Case in point: I answered three questions on the TestDome Growth Marketing test. Apparently, I'm certified & top 25%. Two questions were about ecommerce; almost no application to b2b SaaS. One was multiple choice: which CRM lists would prove marketing-generated sales? There wasn't enough data to answer in any way, but still the choices provided weren't the right one. (Was MQLs really a right answer? That is not a measure of marketing's contribution to revenue.)

Without being clear on how to measure the intangibles of what makes a great marketing leader, and the right one for your brand, some people fall back on almost arbitrary quantifications. Job listings that require MBAs, or specific GPAs in your undergrad work, or who require that you've marketed MRIs to physicians in Marietta, GA, when those things aren't what make a great marketer, by the time you're 10-20+ years into your career your undergrad/grad work no longer matters, and any great marketer can learn any audience and product and make it work.

All of this is causing the hiring process for senior marketers to become so protracted and convoluted...no one has time for it. Several rounds of interviews over several weeks. Multiple rounds of homework assignments. Calling references when there are still several candidates in play. Candidates are putting in upwards of 20 hours to land a single job. Not to mention the time that CEOs and their teams are putting in. Trying to gauge marketing knowledge and ability, leadership ability, brand fit.

And if you've never actually built a brand platform or run a demand gen campaign or launched a blog or built HubSpot dashboards that the C-suite actually understands....you still won't know if you learned what you needed to.

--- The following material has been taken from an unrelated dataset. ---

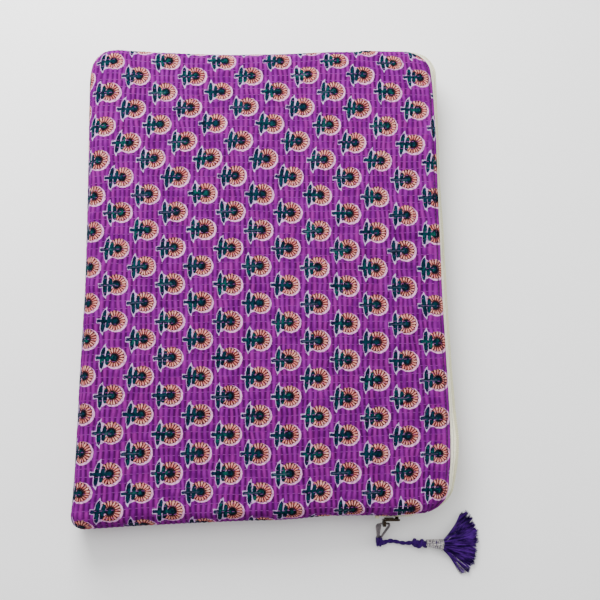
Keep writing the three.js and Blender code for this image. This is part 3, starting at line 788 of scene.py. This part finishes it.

Early-stage startups (pre-seed → A/B) especially need someone who has the big vision & strategy and is ready to execute. But when you're talking to somebody who's been in a leadership role already, you actually don't know how hands-on, they've been with any of the stuff that you're looking at, as far as their landing pages or the site architecture, SEO value, any of that stuff, you know, it could be all of them. It could not, they could be completely reliant on teams and agencies. And if you're talking to someone who seems ready for their first leadership role, you don't know if they really have the capacity to step up to that level. Or if they'll feel underwater once they have to think big vision, brand direction, overall strategy and get it done. It can be really comfortable to be in the weeds with the tools and tactics, so much so that you read enough blog posts about strategy and growth, you think you're ready to layer that on. But it's actually quite complex. To build the vision, enroll the leadership, thread it through every part of the company and every stage of the lifecycle and get it done.

All of the above applies to CEOs who seek to hire marketing agencies instead of in-house marketing help. In fact, it's even harder to get that right. And to manage them.

Hiring processes have become wildly complex and lengthy. In attempt to balance out for the above, startups are putting marketing leaders through several rounds of interviews that can stack up to as many as 10 to 20 hours, plus multiple homework assignments.

Employers who aren't marketers don't understand the nuances of language for attracting the right marketer. What someone 5 years into their career is looking for (who will my boss be, how will this lead me to the next thing, what will I be doing, what if I don't know how to do what I'll be doing, how will you help me learn and grow, do you understand marketing better than I do) is very different than what someone 10 or 20 years in will be looking for (how much autonomy will I have, how much will I have to explain or make the case for marketing, does this brand fit my brand, etc.)

So, basically, we're talking about a matchmaking service for founders + marketing. That solves all of this.